Dear Clients,
After the publication of our note ‘IMAGE – Issuance of right shares’, we received a lot of queries from our clients. Therefore, KASB Securities hosted a management call to address those concerns. The stock has rallied 209% CYTD but we think that despite the rally, the company’s improved fundamentals have not been fully priced in yet. The stock currently trades at a PE of 16.8x (post right issuance).
We trust the company’s growth story on the back of growing E-commerce business that would operate via recently established wholly-owned subsidiary ‘Image Tech Limited’. This would allow it to avail 100% tax credit against the tax liability for 3yrs. Additionally, retail expansion financed through issuance of rights is another upside trigger for the company.
Major concerns from our clients are as follows:
1. Has the company gauged the market of new cities that it is planning to penetrate?
The company aims to become an internet company in contrast to online retailer that entails implementation of AI. AI has enabled the company to hit the right cities in contrast to undertaking unprofitable ventures. Therefore the company has decided to go for Pindi, Peshawar, Multan and Hyderabad while it continues to contemplate upon locations for other 6 cities which would be finalized soon. As per the management, each retail outlet would contribute PKR 100mn annually which is in-line with our initial estimates.
2. What is the targeted sales mix for E-commerce and Retail stores in FY22?
With the addition of 10 new stores in FY22, the sales contribution from brick and mortar model would increase to 70% from 60% in FY21. Meanwhile, E-commerce’s share would normalize to 30% after a touching a peak of 60%+ in FY20.
3. What is the update on establishment of Image Tech Limited?
Image Tech is recently established to avail tax credit through E-commerce business (both local and exports). This would ultimately result in tax savings and increase earnings going forward. Additionally, the company went live on Amazon in the first of week July and has received an overwhelming response since then.
4. Why has the company not opted for loan or TERF facility to finance new machinery for Schiffli embroidery?
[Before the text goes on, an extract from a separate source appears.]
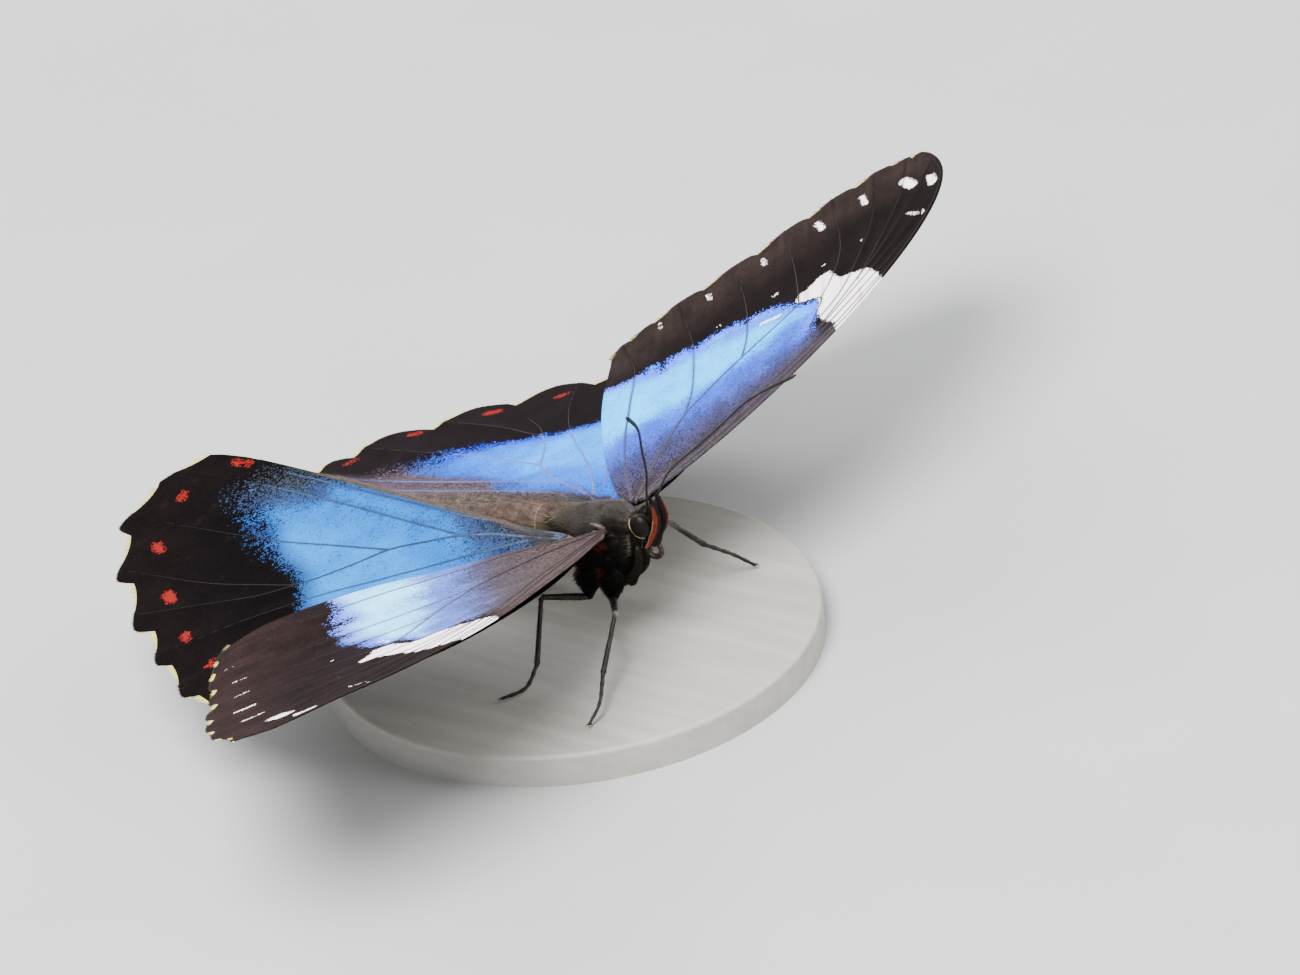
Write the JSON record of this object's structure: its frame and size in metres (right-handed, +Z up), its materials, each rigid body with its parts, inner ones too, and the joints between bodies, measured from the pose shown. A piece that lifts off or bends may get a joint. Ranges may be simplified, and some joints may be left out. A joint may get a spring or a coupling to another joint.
{
  "type": "blue morpho butterfly",
  "caption": "Life-size blue morpho butterfly with spread wings, standing on a plain round base.",
  "frame": {"origin": "middle of the flat underside of the round base, which is on the insect's plane of symmetry", "axes": "+Z up, -Y is the way the head points, +X is the insect's left"},
  "size_m": [0.1481, 0.0766, 0.0431],
  "materials": {
    "base": "smooth pale painted wood",
    "body_fur": "grey-brown fur",
    "abdomen_fur": "short mauve-brown fur",
    "eye": "glossy black",
    "palp": "scaly, orange-red, cream and black stripes",
    "dark_chitin": "dark brown, satin",
    "blue_wing": "metallic blue scales with a brown-black border"
  },
  "bodies": {
    "root": {"stand_base": "base", "thorax": "body_fur", "head": "body_fur", "abdomen": "abdomen_fur", "eye_left": "eye", "eye_right": "eye", "palp_left": "palp", "palp_right": "palp", "proboscis": "dark_chitin", "antenna_left": "dark_chitin", "antenna_right": "dark_chitin", "foreleg_left": "dark_chitin", "foreleg_right": "dark_chitin", "midleg_left_coxa": "dark_chitin", "midleg_left_femur": "dark_chitin", "midleg_left_tibia": "dark_chitin", "midleg_left_tarsus": "dark_chitin", "midleg_right_coxa": "dark_chitin", "midleg_right_femur": "dark_chitin", "midleg_right_tibia": "dark_chitin", "midleg_right_tarsus": "dark_chitin", "hindleg_left_coxa": "dark_chitin", "hindleg_left_femur": "dark_chitin", "hindleg_left_tibia": "dark_chitin", "hindleg_left_tarsus": "dark_chitin", "hindleg_right_coxa": "dark_chitin", "hindleg_right_femur": "dark_chitin", "hindleg_right_tibia": "dark_chitin", "hindleg_right_tarsus": "dark_chitin", "forewing_left": "blue_wing", "forewing_right": "blue_wing", "hindwing_left": "blue_wing", "hindwing_right": "blue_wing"}
  },
  "joints": []
}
The company could not avail the TERF facility as the growth plan was finalized post expiry (Mar’21). Additionally, loan was purposely avoided on concerns over potential monetary tightening.
5. Which one is your flagship store and how much does it contribute towards sales?
Dolmen Mall (Clifton) is the flagship store that is by far the biggest outlet. It has twice the sales in comparison to other stores since the mall has the highest footfall.
6. What is the major raw material of IMAGE?
Grey fabric is the primary raw material and the company has multiple local suppliers (almost 95% is procured locally). Moreover, the company does not have any plans for vertical integration in the near future.
7. Given rise in cotton prices, would the company be able to maintain gross margins?
The company has established a niche in premium quality product with delicate embroidery patterns that will ensure sustainable gross margins in future.
8. How would the management address the concerns of some investors that are evaluating the company on the performance of TRPOL (the legacy company before business evolution to Image)?
The company has successfully resolved the matter with banks pertaining to bad loans by TRPOL that arose from the downfall in polyester filament yarn business. However, successful rebranding as a high street fashion retail brand would ensure smooth cash flow generation on a sustainable basis and does not pose a threat to company’s future performance.
Investment perspective: Given the company’s aggressive expansion in place and subsequent growth, we believe that the company deserves a higher multiple of 12.0x. Previously, we assumed a PER of 10.0x. Based on the new multiple and earnings forecast of PKR 3.1/sh for FY22, our target price is revised up to PKR 37/sh (post right issuance), that offers an attractive upside of 63% from the last close.